*Exercise objective*:
Give back the entire listing verbatim.
>> Begin Available data
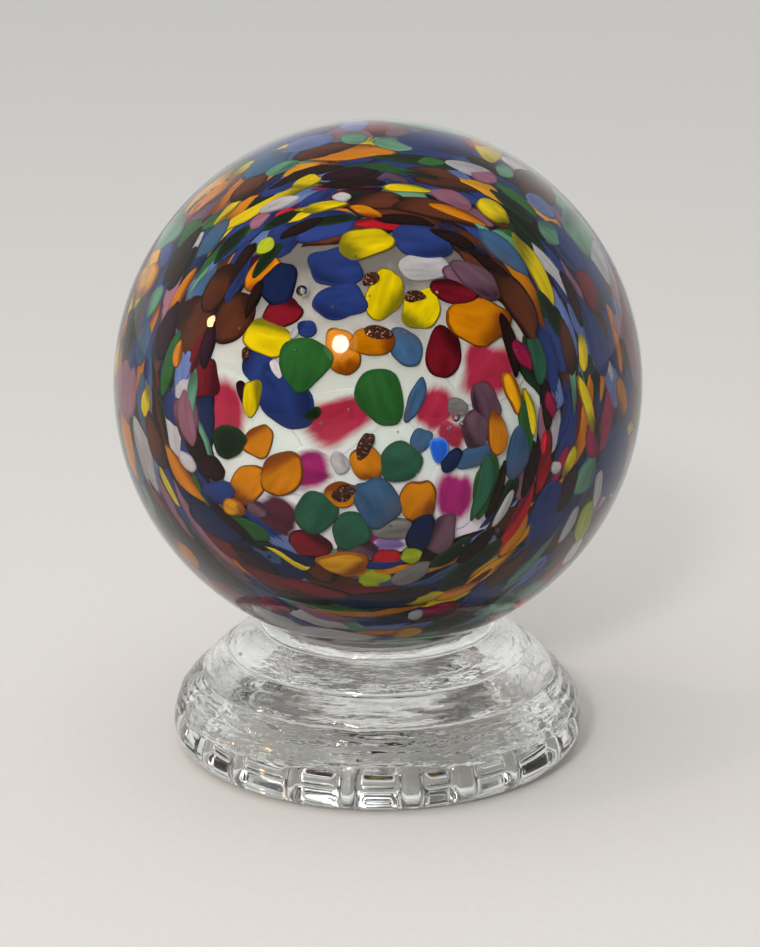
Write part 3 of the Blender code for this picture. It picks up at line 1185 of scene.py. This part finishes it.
    # Each vertex's way ahead along the parallel and aside along the meridian, by its own lean
    half_length, half_width, lean, lift = (
        add_node(tree, "GeometryNodeInputNamedAttribute", {"data_type": "FLOAT"}, {
            "Name": name,
        }).outputs[0]
        for name in ("half_length", "half_width", "lean", "lift")
    )
    middle = add_node(tree, "GeometryNodeInputNamedAttribute", {
        "data_type": "FLOAT_VECTOR",
    }, {"Name": "spot"}).outputs[0]
    along = add_node(tree, MATHS, MULTIPLY, {0: x, 1: half_length}).outputs[0]
    across = add_node(tree, MATHS, MULTIPLY, {0: y, 1: half_width}).outputs[0]
    cosine = add_node(tree, MATHS, COSINE, {0: lean}).outputs[0]
    sine = add_node(tree, MATHS, SINE, {0: lean}).outputs[0]
    ahead = add_node(tree, MATHS, SUBTRACT, {
        0: add_node(tree, MATHS, MULTIPLY, {0: along, 1: cosine}).outputs[0],
        1: add_node(tree, MATHS, MULTIPLY, {0: across, 1: sine}).outputs[0],
    }).outputs[0]
    aside = add_node(tree, MATHS, ADD, {
        0: add_node(tree, MATHS, MULTIPLY, {0: along, 1: sine}).outputs[0],
        1: add_node(tree, MATHS, MULTIPLY, {0: across, 1: cosine}).outputs[0],
    }).outputs[0]

    # That way is turned into angles, first round the axis and then round the meridian's own
    # axis, from the chip's middle
    round_axis = add_node(tree, VECTOR_MATHS, CROSS_PRODUCT, {0: axis, 1: middle}).outputs[0]
    parallel = add_node(tree, VECTOR_MATHS, LENGTH, {0: round_axis}).outputs["Value"]
    parallel = add_node(tree, MATHS, MULTIPLY, {0: parallel, 1: radius}).outputs[0]
    onward = add_node(tree, "ShaderNodeVectorRotate", {"rotation_type": "AXIS_ANGLE"}, {
        "Vector": middle, "Axis": axis,
        "Angle": add_node(tree, MATHS, DIVIDE, {0: ahead, 1: parallel}).outputs[0],
    }).outputs[0]
    meridian = add_node(tree, VECTOR_MATHS, CROSS_PRODUCT, {0: axis, 1: onward}).outputs[0]
    meridian = add_node(tree, VECTOR_MATHS, NORMALIZE, {0: meridian}).outputs[0]
    onward = add_node(tree, "ShaderNodeVectorRotate", {"rotation_type": "AXIS_ANGLE"}, {
        "Vector": onward, "Axis": meridian,
        "Angle": add_node(tree, MATHS, DIVIDE, {0: aside, 1: radius}).outputs[0],
    }).outputs[0]

    # The edges stray a little, and the lens is lifted to its own height over the core
    on_core = add_node(tree, VECTOR_MATHS, SCALE, {0: onward, "Scale": radius}).outputs[0]
    stray = add_node(tree, "ShaderNodeTexNoise", inputs={
        "Vector": on_core, "Scale": 1 / WANDER_SIZE, "Detail": 1.5,
    }).outputs["Color"]
    stray = add_node(tree, VECTOR_MATHS, SUBTRACT, {0: stray, 1: (0.5, 0.5, 0.5)}).outputs[0]
    stray = add_node(tree, VECTOR_MATHS, SCALE, {0: stray, "Scale": given["Wander"]}).outputs[0]
    onward = add_node(tree, VECTOR_MATHS, ADD, {0: on_core, 1: stray}).outputs[0]
    onward = add_node(tree, VECTOR_MATHS, NORMALIZE, {0: onward}).outputs[0]
    rise = add_node(tree, MATHS, MULTIPLY, {0: z, 1: given["Thickness"]}).outputs[0]
    for height in (lift, given["Lift"], radius):
        rise = add_node(tree, MATHS, ADD, {0: rise, 1: height}).outputs[0]
    wrapped = add_node(tree, VECTOR_MATHS, SCALE, {0: onward, "Scale": rise}).outputs[0]
    wrapped = add_node(tree, VECTOR_MATHS, ADD, {0: wrapped, 1: given["Centre"]}).outputs[0]
    chips = add_node(tree, "GeometryNodeSetPosition", inputs={
        "Geometry": chips, "Position": wrapped,
    }).outputs[0]
    chips = add_node(tree, "GeometryNodeSetShadeSmooth", inputs={0: chips}).outputs[0]
    chips = add_node(tree, "GeometryNodeSetMaterial", inputs={
        "Geometry": chips, "Material": given["Material"],
    }).outputs[0]
    add_node(tree, "NodeGroupOutput", inputs={0: chips})
    return tree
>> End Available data
*Answer below*:
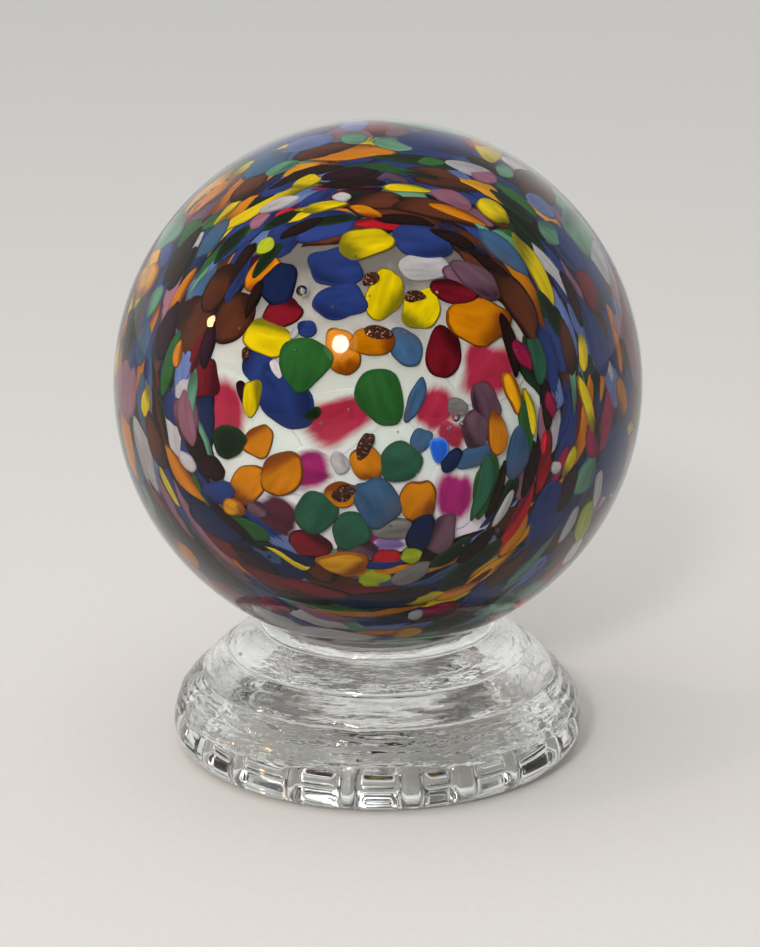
Write part 3 of the Blender code for this picture. It picks up at line 1185 of scene.py. This part finishes it.
    # Each vertex's way ahead along the parallel and aside along the meridian, by its own lean
    half_length, half_width, lean, lift = (
        add_node(tree, "GeometryNodeInputNamedAttribute", {"data_type": "FLOAT"}, {
            "Name": name,
        }).outputs[0]
        for name in ("half_length", "half_width", "lean", "lift")
    )
    middle = add_node(tree, "GeometryNodeInputNamedAttribute", {
        "data_type": "FLOAT_VECTOR",
    }, {"Name": "spot"}).outputs[0]
    along = add_node(tree, MATHS, MULTIPLY, {0: x, 1: half_length}).outputs[0]
    across = add_node(tree, MATHS, MULTIPLY, {0: y, 1: half_width}).outputs[0]
    cosine = add_node(tree, MATHS, COSINE, {0: lean}).outputs[0]
    sine = add_node(tree, MATHS, SINE, {0: lean}).outputs[0]
    ahead = add_node(tree, MATHS, SUBTRACT, {
        0: add_node(tree, MATHS, MULTIPLY, {0: along, 1: cosine}).outputs[0],
        1: add_node(tree, MATHS, MULTIPLY, {0: across, 1: sine}).outputs[0],
    }).outputs[0]
    aside = add_node(tree, MATHS, ADD, {
        0: add_node(tree, MATHS, MULTIPLY, {0: along, 1: sine}).outputs[0],
        1: add_node(tree, MATHS, MULTIPLY, {0: across, 1: cosine}).outputs[0],
    }).outputs[0]

    # That way is turned into angles, first round the axis and then round the meridian's own
    # axis, from the chip's middle
    round_axis = add_node(tree, VECTOR_MATHS, CROSS_PRODUCT, {0: axis, 1: middle}).outputs[0]
    parallel = add_node(tree, VECTOR_MATHS, LENGTH, {0: round_axis}).outputs["Value"]
    parallel = add_node(tree, MATHS, MULTIPLY, {0: parallel, 1: radius}).outputs[0]
    onward = add_node(tree, "ShaderNodeVectorRotate", {"rotation_type": "AXIS_ANGLE"}, {
        "Vector": middle, "Axis": axis,
        "Angle": add_node(tree, MATHS, DIVIDE, {0: ahead, 1: parallel}).outputs[0],
    }).outputs[0]
    meridian = add_node(tree, VECTOR_MATHS, CROSS_PRODUCT, {0: axis, 1: onward}).outputs[0]
    meridian = add_node(tree, VECTOR_MATHS, NORMALIZE, {0: meridian}).outputs[0]
    onward = add_node(tree, "ShaderNodeVectorRotate", {"rotation_type": "AXIS_ANGLE"}, {
        "Vector": onward, "Axis": meridian,
        "Angle": add_node(tree, MATHS, DIVIDE, {0: aside, 1: radius}).outputs[0],
    }).outputs[0]

    # The edges stray a little, and the lens is lifted to its own height over the core
    on_core = add_node(tree, VECTOR_MATHS, SCALE, {0: onward, "Scale": radius}).outputs[0]
    stray = add_node(tree, "ShaderNodeTexNoise", inputs={
        "Vector": on_core, "Scale": 1 / WANDER_SIZE, "Detail": 1.5,
    }).outputs["Color"]
    stray = add_node(tree, VECTOR_MATHS, SUBTRACT, {0: stray, 1: (0.5, 0.5, 0.5)}).outputs[0]
    stray = add_node(tree, VECTOR_MATHS, SCALE, {0: stray, "Scale": given["Wander"]}).outputs[0]
    onward = add_node(tree, VECTOR_MATHS, ADD, {0: on_core, 1: stray}).outputs[0]
    onward = add_node(tree, VECTOR_MATHS, NORMALIZE, {0: onward}).outputs[0]
    rise = add_node(tree, MATHS, MULTIPLY, {0: z, 1: given["Thickness"]}).outputs[0]
    for height in (lift, given["Lift"], radius):
        rise = add_node(tree, MATHS, ADD, {0: rise, 1: height}).outputs[0]
    wrapped = add_node(tree, VECTOR_MATHS, SCALE, {0: onward, "Scale": rise}).outputs[0]
    wrapped = add_node(tree, VECTOR_MATHS, ADD, {0: wrapped, 1: given["Centre"]}).outputs[0]
    chips = add_node(tree, "GeometryNodeSetPosition", inputs={
        "Geometry": chips, "Position": wrapped,
    }).outputs[0]
    chips = add_node(tree, "GeometryNodeSetShadeSmooth", inputs={0: chips}).outputs[0]
    chips = add_node(tree, "GeometryNodeSetMaterial", inputs={
        "Geometry": chips, "Material": given["Material"],
    }).outputs[0]
    add_node(tree, "NodeGroupOutput", inputs={0: chips})
    return tree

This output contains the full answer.